Abstract

Economical solar energy harvesting can be boosted by the discovery of fundamentally new photovoltaic mechanism, and a suitable system to realize it with commonly available materials. One promising route is to focus on spin property of the electron, not charge, and develop spin photovoltaic effect with widely available ferromagnetic metals like iron and nickel. This paper reports the observation of photovoltaic effect on the molecular spintronics device composed of a magnetic tunnel junctions (MTJ) testbed and organometallic molecular clusters (OMCs). Our MSDs were produced by bridging the OMC channels between the ferromagnetic films of a prefabricated MTJ testbed with exposed side edges. The MTJ testbed exhibited OMC induced strong increase in exchange coupling and photovoltaic effect.

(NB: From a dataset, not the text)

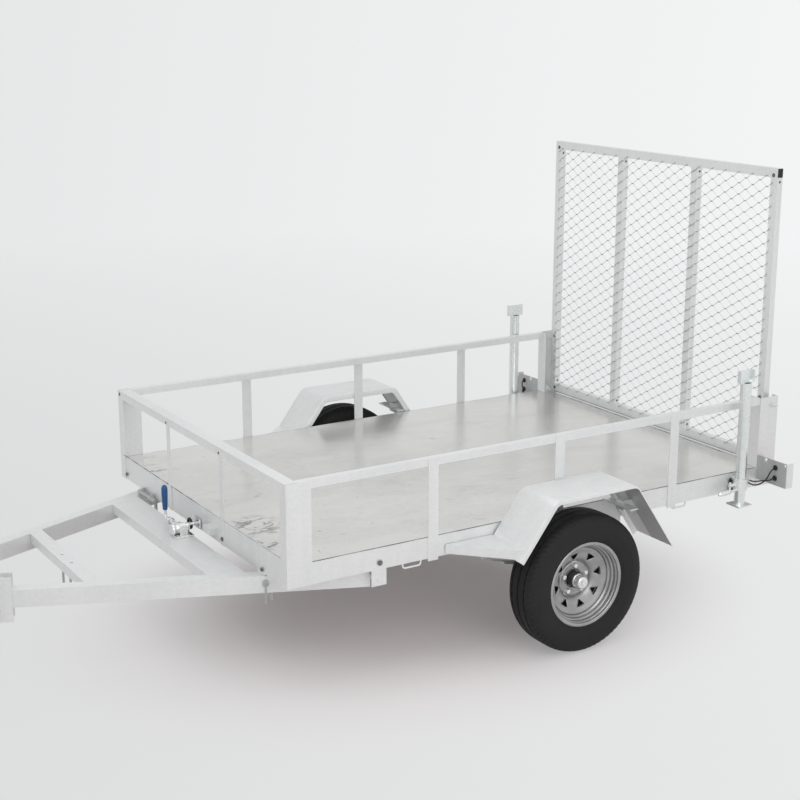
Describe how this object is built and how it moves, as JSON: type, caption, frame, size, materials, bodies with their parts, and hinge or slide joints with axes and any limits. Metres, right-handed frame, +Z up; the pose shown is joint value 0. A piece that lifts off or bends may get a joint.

Control experiments on isolated ferromagnetic films, same as utilized in the MTJ testbed, suggested that OMCs neither affected the magnetic properties nor produced any photovoltaic effect. Photovoltaic effect was only observed on the pair of ferromagnetic films serving as magnetic electrodes in a MTJ. Our recent Monte Carlo simulations and multiple magnetic characterizations provide evidence that molecules induced strong coupling between two ferromagnetic films can dramatically alter the overall magnetic properties of a MTJ; presumably making an ordinary MTJ suitable for spin based photovoltaic effect. The photovoltaic effect on our molecular spintronics devices (MTJ+OMCs) was sensitive towards the external magnetic field and temperature. Present paper motivates further studies to understand the spin photovoltaic effect in molecular spintronics devices.